PROBLEM DETAILS: Every line of the material below should be repeated exactly.

INFORMATION SHOWN:
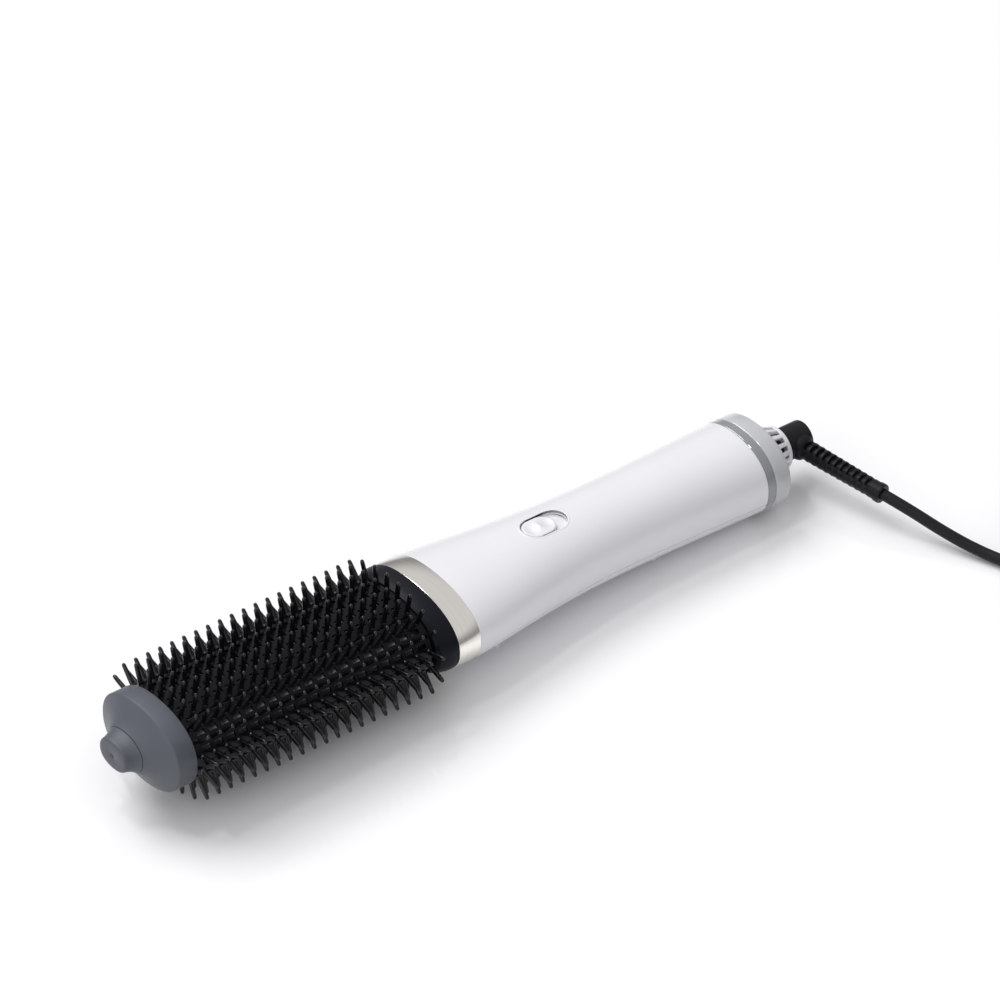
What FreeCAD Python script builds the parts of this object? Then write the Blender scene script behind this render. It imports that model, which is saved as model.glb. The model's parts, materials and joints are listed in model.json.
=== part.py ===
import FreeCAD, Part
import math
import os
from FreeCAD import Vector

# Hot air brush, in millimetres.
# The pieces are made about the handle's axis: x runs from the nose at 0 to the cord's elbow,
# z is up through the switch. REST then tips the whole object as it lies on a table, on the
# bristles beneath the collar and on the rear cap, with its origin beneath the box's centre.

REST_TILT = 2.3             # degrees, nose up
REST_X = -190.85            # the nose's place along X once tipped
REST_Z = 33.25              # the nose's height once tipped

OVAL_POWER = 2.2            # 2 is an ellipse, more is squarer
OVAL_POINTS = 24

NOSE_DEPTH = 4.4
CAP_RIM = 15.2
CAP_REAR = 25.0
COLLAR_FRONT = 152.0
COLLAR_REAR = 162.0
BAND_REAR = 174.0
HANDLE_REAR = 341.6
TRIM_RING_REAR = 346.0
REAR_CAP_REAR = 355.0
GRILLE_REAR = 367.5
ELBOW_REAR = 382.0

NOSE = (9.6, 7.0)           # half width and half height of each oval
CAP = (27.6, 19.2)
BARREL = (27.4, 16.4)
BAND = (33.0, 18.4)
REAR = (24.6, 19.0)
HANDLE = [                  # station, half width, half height
    (BAND_REAR, 32.8, 18.3),
    (184.0, 31.8, 18.3),
    (200.0, 29.4, 18.4),
    (216.0, 26.9, 18.5),
    (233.0, 24.7, 18.6),
    (252.0, 23.2, 18.7),
    (275.0, 22.7, 18.8),
    (305.0, 23.4, 18.9),
    (HANDLE_REAR, 24.6, 19.0),
]
WALL = 2.2
BARREL_WALL = 1.3
PARTING = -6.0              # height of the seam between the two housings

COMBS = 20
PINS_PER_COMB = 20
PIN_PITCH = 6.4
FIRST_PIN = 28.2
PIN_LENGTH = 10.8
PIN_DEPTH = 0.7             # how far a pin reaches into its strip
PIN_ROOT_R = 1.1
PIN_TIP_R = 0.8
COMB_WIDTH = 5.4
COMB_FOOT_WIDTH = 4.3
COMB_DEPTH = 2.3

HEATER_FRONT = 180.0
HEATER_REAR = 221.4
SLEEVE_R = 14.8
COIL_R = 11.0
COIL_WIRE_R = 0.6
COIL_TURNS = 9

SWITCH_X = 233.4
SWITCH_LENGTH = 23.0
SWITCH_WIDTH = 13.6
SWITCH_DEPTH = 2.4
SLIDER_LENGTH = 16.2
SLIDER_TRAVEL = 5.5

DUCT_Z = -3.0
DUCT_R = 10.5
SHROUD_R = 16.2
MOTOR_R = 9.5
MOTOR_FRONT = 306.0
MOTOR_REAR = 329.0
IMPELLER_R = 15.0
IMPELLER_HUB_R = 5.5
BLADES = 9
SHAFT_R = 1.0
SHAFT_CLEARANCE = 0.05

GRILLE_R = (14.0, 10.0)
GRILLE_SLOTS = 16
SOCKET_R = 6.0
STUB_R = 3.5
CONTACT_R = 1.6
ELBOW_R = 7.8
BRANCH_X = 375.0

CORD_R = 2.7
RELIEF_START = 7.2
COIL_MID_R = 32.5
COIL_BUNDLE_R = 11.5
PLUG_LENGTH = 46.0
PLUG_WIDTH = 37.0
PLUG_HEIGHT = 26.0
PLUG_PIN_R = 2.4
PLUG_PIN_LENGTH = 19.0
PLUG_PIN_SPACING = 19.0
PLUG_TANG_R = 1.6
PLUG_TANG_LENGTH = 8.0

# The cord's route in the resting frame, chosen by hand.
CORD_ROUTE = [
    (195.4, -49.6, 13.6),
    (199.6, -63.6, 11.3),
    (204.6, -78.6, 7.2),
    (210.4, -94.6, 3.9),
    (217.2, -111.8, 2.75),
    (224.8, -129.6, 2.75),
    (232.2, -145.0, 2.75),
]
COIL_CENTRE = (269.1, -127.3)
PLUG_BACK = (320.5, -87.5, 13.0)
LEAD_ROUTE = [
    (307.8, -135.5, 18.5),
    (311.0, -119.5, 17.6),
    (315.2, -103.0, 15.2),
    PLUG_BACK,
]

X_AXIS = Vector(1, 0, 0)
Y_AXIS = Vector(0, 1, 0)
Z_AXIS = Vector(0, 0, 1)
ORIGIN = Vector(0, 0, 0)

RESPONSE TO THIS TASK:
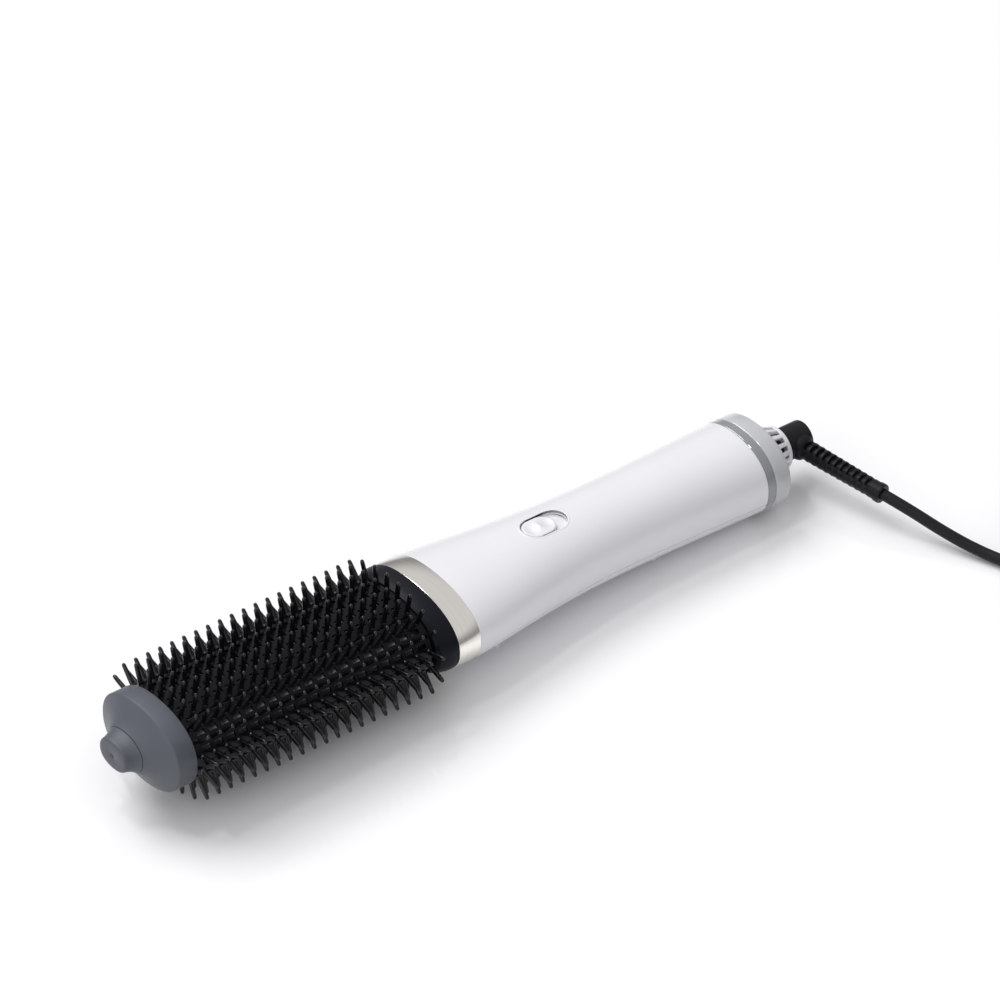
What FreeCAD Python script builds the parts of this object? Then write the Blender scene script behind this render. It imports that model, which is saved as model.glb. The model's parts, materials and joints are listed in model.json.
=== part.py ===
import FreeCAD, Part
import math
import os
from FreeCAD import Vector

# Hot air brush, in millimetres.
# The pieces are made about the handle's axis: x runs from the nose at 0 to the cord's elbow,
# z is up through the switch. REST then tips the whole object as it lies on a table, on the
# bristles beneath the collar and on the rear cap, with its origin beneath the box's centre.

REST_TILT = 2.3             # degrees, nose up
REST_X = -190.85            # the nose's place along X once tipped
REST_Z = 33.25              # the nose's height once tipped

OVAL_POWER = 2.2            # 2 is an ellipse, more is squarer
OVAL_POINTS = 24

NOSE_DEPTH = 4.4
CAP_RIM = 15.2
CAP_REAR = 25.0
COLLAR_FRONT = 152.0
COLLAR_REAR = 162.0
BAND_REAR = 174.0
HANDLE_REAR = 341.6
TRIM_RING_REAR = 346.0
REAR_CAP_REAR = 355.0
GRILLE_REAR = 367.5
ELBOW_REAR = 382.0

NOSE = (9.6, 7.0)           # half width and half height of each oval
CAP = (27.6, 19.2)
BARREL = (27.4, 16.4)
BAND = (33.0, 18.4)
REAR = (24.6, 19.0)
HANDLE = [                  # station, half width, half height
    (BAND_REAR, 32.8, 18.3),
    (184.0, 31.8, 18.3),
    (200.0, 29.4, 18.4),
    (216.0, 26.9, 18.5),
    (233.0, 24.7, 18.6),
    (252.0, 23.2, 18.7),
    (275.0, 22.7, 18.8),
    (305.0, 23.4, 18.9),
    (HANDLE_REAR, 24.6, 19.0),
]
WALL = 2.2
BARREL_WALL = 1.3
PARTING = -6.0              # height of the seam between the two housings

COMBS = 20
PINS_PER_COMB = 20
PIN_PITCH = 6.4
FIRST_PIN = 28.2
PIN_LENGTH = 10.8
PIN_DEPTH = 0.7             # how far a pin reaches into its strip
PIN_ROOT_R = 1.1
PIN_TIP_R = 0.8
COMB_WIDTH = 5.4
COMB_FOOT_WIDTH = 4.3
COMB_DEPTH = 2.3

HEATER_FRONT = 180.0
HEATER_REAR = 221.4
SLEEVE_R = 14.8
COIL_R = 11.0
COIL_WIRE_R = 0.6
COIL_TURNS = 9

SWITCH_X = 233.4
SWITCH_LENGTH = 23.0
SWITCH_WIDTH = 13.6
SWITCH_DEPTH = 2.4
SLIDER_LENGTH = 16.2
SLIDER_TRAVEL = 5.5

DUCT_Z = -3.0
DUCT_R = 10.5
SHROUD_R = 16.2
MOTOR_R = 9.5
MOTOR_FRONT = 306.0
MOTOR_REAR = 329.0
IMPELLER_R = 15.0
IMPELLER_HUB_R = 5.5
BLADES = 9
SHAFT_R = 1.0
SHAFT_CLEARANCE = 0.05

GRILLE_R = (14.0, 10.0)
GRILLE_SLOTS = 16
SOCKET_R = 6.0
STUB_R = 3.5
CONTACT_R = 1.6
ELBOW_R = 7.8
BRANCH_X = 375.0

CORD_R = 2.7
RELIEF_START = 7.2
COIL_MID_R = 32.5
COIL_BUNDLE_R = 11.5
PLUG_LENGTH = 46.0
PLUG_WIDTH = 37.0
PLUG_HEIGHT = 26.0
PLUG_PIN_R = 2.4
PLUG_PIN_LENGTH = 19.0
PLUG_PIN_SPACING = 19.0
PLUG_TANG_R = 1.6
PLUG_TANG_LENGTH = 8.0

# The cord's route in the resting frame, chosen by hand.
CORD_ROUTE = [
    (195.4, -49.6, 13.6),
    (199.6, -63.6, 11.3),
    (204.6, -78.6, 7.2),
    (210.4, -94.6, 3.9),
    (217.2, -111.8, 2.75),
    (224.8, -129.6, 2.75),
    (232.2, -145.0, 2.75),
]
COIL_CENTRE = (269.1, -127.3)
PLUG_BACK = (320.5, -87.5, 13.0)
LEAD_ROUTE = [
    (307.8, -135.5, 18.5),
    (311.0, -119.5, 17.6),
    (315.2, -103.0, 15.2),
    PLUG_BACK,
]

X_AXIS = Vector(1, 0, 0)
Y_AXIS = Vector(0, 1, 0)
Z_AXIS = Vector(0, 0, 1)
ORIGIN = Vector(0, 0, 0)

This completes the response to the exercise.